谁都没有问题,可怎么就是没有一个有好消息传出的呢?
对此,太医们也是无法解释。只能说是缘分未到。
终于,在越妃进宫三年后,她的肚子有了好消息。
这可以说是整个皇宫的喜事,且就连太医院院正都说了,越妃这一胎应是男胎。
为此,周文帝别提多开心了。皇后同样心情愉悦的很。
周文帝现膝下只有二皇子和三皇子两个儿子,还有两个公主。
如今越妃肚子里的这个,可是老来子了。
可,现在……
周文帝勃然大怒,竟敢残害皇嗣!绝不轻饶!不论是谁!
只是皇后却在看到太医手里的那碗时,脸色顿变。
在太医还未出声之际,“扑通”在皇帝面前跪下。
“皇后,这是做什么?”皇帝一脸疑惑的看着她,伸手扶她。
胡嬷嬷亦是跟着跪下。
“皇上,太医手中的这碗血燕,是臣妾今日让胡嬷嬷从库房里挑出,送来给越妃妹妹的。就是这碗,也是臣妾送的。”

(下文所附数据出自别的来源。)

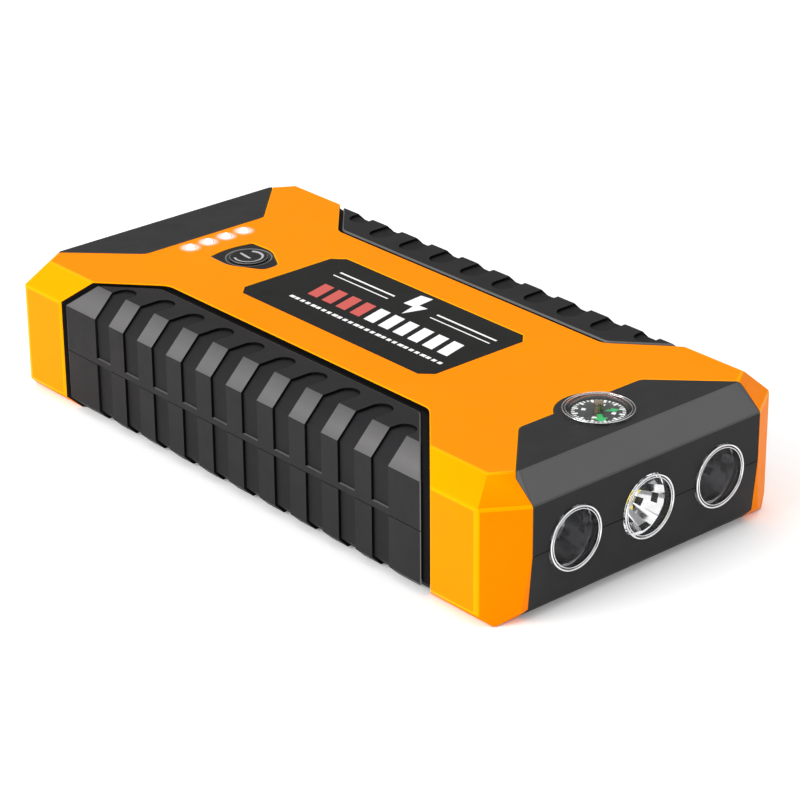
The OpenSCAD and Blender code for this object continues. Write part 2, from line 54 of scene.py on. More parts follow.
WHITE = (1, 1, 1, 1)


# ---- Camera ----

CAMERA_AT = Vector((-0.43335, -0.50617, 0.31973))
CAMERA_BACK = Vector((-0.59501, -0.68532, 0.41988))
CAMERA_UP = Vector((0.28127, 0.31183, 0.90755))
CAMERA_LENS = 131.99


def make_camera():
    data = bpy.data.cameras.new("camera")
    data.lens = CAMERA_LENS
    data.sensor_width = 36
    camera = bpy.data.objects.new("camera", data)
    back = CAMERA_BACK.normalized()
    right = CAMERA_UP.cross(back).normalized()
    up = back.cross(right)
    turn = Matrix((right, up, back)).transposed()
    camera.matrix_world = Matrix.Translation(CAMERA_AT) @ turn.to_4x4()
    bpy.context.scene.collection.objects.link(camera)
    bpy.context.scene.camera = camera


make_camera()

# ---- Materials ----


class Recipe:
    """A node material under construction."""

    def __init__(self, name, **values):
        self.material = bpy.data.materials.new(name)
        self.material.use_nodes = True
        self.nodes = self.material.node_tree.nodes
        self.links = self.material.node_tree.links
        self.shader = self.nodes["Principled BSDF"]
        self.place = self.nodes.new("ShaderNodeTexCoord").outputs["Object"]
        for socket, value in values.items():
            self.shader.inputs[socket.replace("_", " ")].default_value = value

    def add(self, kind, **settings):
        node = self.nodes.new("ShaderNode" + kind)
        for key, value in settings.items():
            if key in node.inputs:
                node.inputs[key].default_value = value
            else:
                setattr(node, key, value)
        return node

    def noise(self, scale, detail=2.0, roughness=0.5):
        node = self.add("TexNoise", Scale=scale, Detail=detail, Roughness=roughness)
        self.links.new(self.place, node.inputs["Vector"])
        return node.outputs["Fac"]

    def spread(self, value, low, high, start=0.3, end=0.7, curve="LINEAR"):
        """value from start..end mapped to low..high."""
        node = self.add("MapRange", interpolation_type=curve)
        for i, v in enumerate((start, end, low, high), 1):
            node.inputs[i].default_value = v
        self.links.new(value, node.inputs[0])
        return node.outputs[0]

    def blend(self, factor, a, b):
        """Colour a where factor is 0, b where it is 1. Each may be a colour or a socket."""
        node = self.add("Mix", data_type="RGBA")
        if isinstance(factor, (int, float)):
            node.inputs[0].default_value = factor
        else:
            self.links.new(factor, node.inputs[0])
        for i, c in ((6, a), (7, b)):
            if isinstance(c, bpy.types.NodeSocket):
                self.links.new(c, node.inputs[i])
            else:
                node.inputs[i].default_value = c
        return node.outputs[2]

    def maths(self, operation, a, b):
        """The result of a two-value operation. Each value may be a number or a socket."""
        node = self.add("Math", operation=operation)
        for i, v in enumerate((a, b)):
            if isinstance(v, bpy.types.NodeSocket):
                self.links.new(v, node.inputs[i])
            else:
                node.inputs[i].default_value = v
        return node.outputs[0]

    def distance(self, point):
        """How far the shaded place is from a point."""
        node = self.add("VectorMath", operation="DISTANCE")
        node.inputs[1].default_value = point
        self.links.new(self.place, node.inputs[0])
        return node.outputs["Value"]

    def colour(self, socket):
        self.links.new(socket, self.shader.inputs["Base Color"])

    def rough(self, socket):
        self.links.new(socket, self.shader.inputs["Roughness"])

    def bump(self, height, depth, strength=1.0):
        node = self.add("Bump", Strength=strength, Distance=depth)
        self.links.new(height, node.inputs["Height"])
        self.links.new(node.outputs[0], self.shader.inputs["Normal"])

    def done(self):
        return self.material


def tinted(colour, factor):
    return tuple(min(c * factor, 1) for c in colour[:3]) + (1,)


def mould(name, colour, rough, grain=0.02 * MM, grain_scale=3500, gloss=0.5, patchy=0.06, sheen=WHITE):
    """Recipe of moulded plastic or rubber: a fine grain, faint flow marks and handling marks in its shine.

    gloss is its specular level, patchy how much its colour varies, and sheen tints its reflections.
    Gives the recipe and the socket of its colour."""
    r = Recipe(name, Specular_IOR_Level=gloss, Specular_Tint=sheen)
    shade = r.blend(r.spread(r.noise(28, 3), 0, 1), tinted(colour, 1 - patchy), tinted(colour, 1 + patchy))
    r.colour(shade)
    r.rough(r.spread(r.noise(160, 5, 0.6), rough - 0.05, rough + 0.06))
    r.bump(r.noise(grain_scale, 2, 0.6), grain)
    return r, shade


def moulded(name, colour, rough, **settings):
    """Material of moulded plastic or rubber."""
    return mould(name, colour, rough, **settings)[0].done()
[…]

“这白玉碗还是去年皇上赏给臣妾的。对于越妃妹妹有孕一事,臣妾开心之际不敢有半点懈怠。”
“她的一应吃穿用度,臣妾是费尽心思的。碧霞院里的所有伺候下人,也全都是臣妾从椒房殿里拨过来的。”
“每一个都是臣妾信得过的。怎么……怎么就这血燕有问题了?臣妾惶恐,还请皇上明查。”

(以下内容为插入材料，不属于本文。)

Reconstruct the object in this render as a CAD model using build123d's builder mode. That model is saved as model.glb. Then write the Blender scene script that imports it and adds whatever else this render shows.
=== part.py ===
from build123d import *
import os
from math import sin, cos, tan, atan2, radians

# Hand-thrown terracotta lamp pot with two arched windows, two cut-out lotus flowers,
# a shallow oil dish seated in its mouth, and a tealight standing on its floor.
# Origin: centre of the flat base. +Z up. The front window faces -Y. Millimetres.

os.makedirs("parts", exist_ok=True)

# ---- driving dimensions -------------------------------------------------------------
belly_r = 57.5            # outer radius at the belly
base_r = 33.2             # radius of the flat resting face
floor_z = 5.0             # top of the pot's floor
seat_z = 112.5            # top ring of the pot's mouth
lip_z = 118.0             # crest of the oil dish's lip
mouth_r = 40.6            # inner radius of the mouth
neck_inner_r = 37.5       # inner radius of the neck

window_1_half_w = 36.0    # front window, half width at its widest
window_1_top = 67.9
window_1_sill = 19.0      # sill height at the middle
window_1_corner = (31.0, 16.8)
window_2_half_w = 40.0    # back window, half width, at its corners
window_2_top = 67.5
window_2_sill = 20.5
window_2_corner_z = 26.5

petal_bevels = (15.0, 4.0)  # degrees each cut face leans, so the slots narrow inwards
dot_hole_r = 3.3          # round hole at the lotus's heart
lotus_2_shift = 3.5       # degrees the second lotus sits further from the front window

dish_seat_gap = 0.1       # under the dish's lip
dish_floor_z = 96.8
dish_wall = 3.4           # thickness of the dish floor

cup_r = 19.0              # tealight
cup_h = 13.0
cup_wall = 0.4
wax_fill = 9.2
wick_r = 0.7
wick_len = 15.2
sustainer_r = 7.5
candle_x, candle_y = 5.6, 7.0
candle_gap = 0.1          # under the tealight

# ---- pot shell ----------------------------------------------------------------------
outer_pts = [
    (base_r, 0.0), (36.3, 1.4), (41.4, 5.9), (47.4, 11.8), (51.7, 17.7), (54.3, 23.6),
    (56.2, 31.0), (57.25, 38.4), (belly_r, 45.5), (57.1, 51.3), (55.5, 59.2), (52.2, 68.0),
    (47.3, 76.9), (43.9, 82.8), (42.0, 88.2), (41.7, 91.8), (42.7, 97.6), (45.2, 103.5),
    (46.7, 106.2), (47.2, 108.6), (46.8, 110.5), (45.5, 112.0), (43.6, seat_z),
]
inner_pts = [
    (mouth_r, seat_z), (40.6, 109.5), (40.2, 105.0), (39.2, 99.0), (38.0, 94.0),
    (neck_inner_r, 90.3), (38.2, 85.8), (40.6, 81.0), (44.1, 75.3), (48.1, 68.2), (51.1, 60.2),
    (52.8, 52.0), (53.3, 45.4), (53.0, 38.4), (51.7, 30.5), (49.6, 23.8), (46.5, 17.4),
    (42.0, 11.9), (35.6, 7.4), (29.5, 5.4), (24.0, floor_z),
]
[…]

“臣妾与皇上一样,都盼着孩子出生。臣妾已经做到这般小心谨慎了,可竟然还是被人钻了空置,将越妃妹妹害了!”
“是臣妾管理后宫不当,还请皇上处罚。”
“皇上,都是奴婢的错!娘娘已经很好了。是奴婢没有照顾好越妃娘娘,才给歹人有机会害了越妃娘娘和小皇子。奴婢愿意接受任何惩罚。”
胡嬷嬷朝着周文帝重重的磕头。
“奴婢实在想不通啊!血燕全程都是奴婢从椒房殿库房挑的,也是奴婢送碧霞院的,更是奴婢亲自看着火熬煮的。”

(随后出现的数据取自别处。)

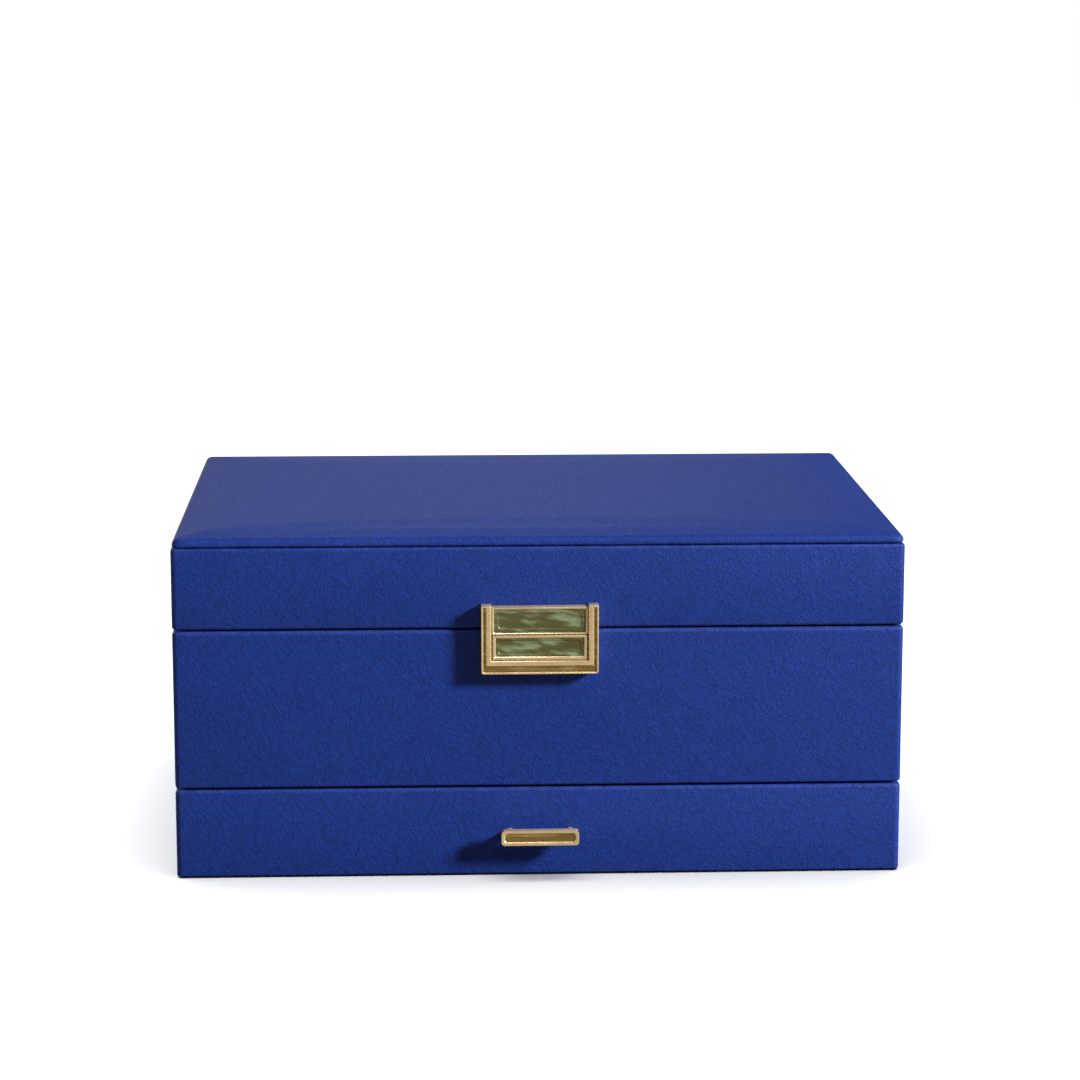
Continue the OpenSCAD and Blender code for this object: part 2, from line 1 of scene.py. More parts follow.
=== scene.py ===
"""A navy leather jewellery case, dressed around its engineered frame.

Lengths are in metres, in the frame's own axes: X to the right seen from the front, Y to the
back, Z up, with the table at Z = 0.
"""

import json
import logging
import math
from contextlib import contextmanager
from dataclasses import dataclass, field
from enum import Enum
from functools import lru_cache
from typing import Callable, Iterator, Sequence

import bmesh
import bpy
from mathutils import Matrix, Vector


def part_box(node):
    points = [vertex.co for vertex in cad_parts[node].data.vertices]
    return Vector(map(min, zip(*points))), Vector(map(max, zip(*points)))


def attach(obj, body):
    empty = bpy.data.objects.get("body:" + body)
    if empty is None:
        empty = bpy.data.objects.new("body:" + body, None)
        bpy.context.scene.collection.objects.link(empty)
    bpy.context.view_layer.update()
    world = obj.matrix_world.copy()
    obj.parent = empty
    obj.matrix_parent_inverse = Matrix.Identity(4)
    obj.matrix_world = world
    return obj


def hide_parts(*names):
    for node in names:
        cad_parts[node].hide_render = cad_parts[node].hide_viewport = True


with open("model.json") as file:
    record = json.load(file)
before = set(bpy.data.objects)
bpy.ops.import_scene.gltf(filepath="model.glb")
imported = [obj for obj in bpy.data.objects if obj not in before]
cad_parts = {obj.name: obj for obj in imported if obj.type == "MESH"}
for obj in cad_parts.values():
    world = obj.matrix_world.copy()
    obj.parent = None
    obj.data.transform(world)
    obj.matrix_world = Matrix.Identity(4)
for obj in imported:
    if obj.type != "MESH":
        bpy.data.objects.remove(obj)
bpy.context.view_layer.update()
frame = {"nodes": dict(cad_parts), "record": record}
MM = 0.001
# Least part of a face's normal along an axis, for a face that counts as square to it
ALONG = 0.9
# Points closer together than this are one point
MERGE = 0.002 * MM
log = logging.getLogger("jewellery_case")

Pair = tuple[float, float]
Vec3 = tuple[float, float, float]
FaceTest = Callable[[Vector, Vector], bool]
EdgeTest = Callable[[Vector, Vector, Vector], bool]


class Body(str, Enum):
    """The rigid bodies of the frame that pieces ride on."""

    CASE = "case"
    LID = "lid"
    DRAWER = "drawer"
    BUTTON = "latch_button"


class Slot(str, Enum):
    """The record's material slots."""

    LEATHER = "leather"
    VELVET = "velvet"
    BOARD = "board"
    GOLD = "gold"
    STEEL = "steel"
    FELT = "felt"
    FOAM = "foam"
    MIRROR = "mirror"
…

“奴婢的视线就没有离开过一刻,熬好之后,奴婢亲手送给越妃娘娘的。”
“全程没有第二个人接触过一下,怎么就被下了滑胎药了?”
周文帝很生气,脸色一片阴鸷森冷,全身上下都包裹着一抹寒气。
扫过跪于地上的每一个人,“求放,把碧霞院的下人,全都杖毙!这么多人,竟是连一个主子都照顾不好!那就没必要活着了!”
“是!”御前大总管求放应着。
“皇上饶命,奴才/奴婢冤枉啊!”哀求声一片,但都无果。
“查!”周文帝冷冽的声音再次响起,“求放,给朕仔细的查!务必查出凶手!敢在朕的眼皮底下残害皇嗣,还陷害皇后,朕要诛他九族!”
“是!”
奚氏跪地,什么也不说。心中对皇后刚才的举动,实在是佩服啊!
先下手为强,又置之死地。
皇后,果然是手段高明啊!
这么几句话,就将自己给摘得干干净净不说,还有意暗中将矛头又指向了聆儿。
如果不是能够听到知渺的心声,谁能知道这般端庄优雅,对谁都和颜悦色的皇后,竟是这么一个狠辣阴毒的人?
害了后宫那么多人,却是没有让人有一点疑心。
果然,皇后是能装的啊!
可惜这会知渺不在啊!若是知渺在的话,定又能知道很多他们不知道的事情。
“慕夫人。”皇后突然看向奚氏,用着充满疑惑的语气问,“越妃妹妹出事之时,只你陪在她身边。她除了这一碗血燕,可还吃过其他的?”
话落,所有人的视线都直直的落在奚氏身上。
特别是周文帝,那眼神几乎都是带着怒杀的。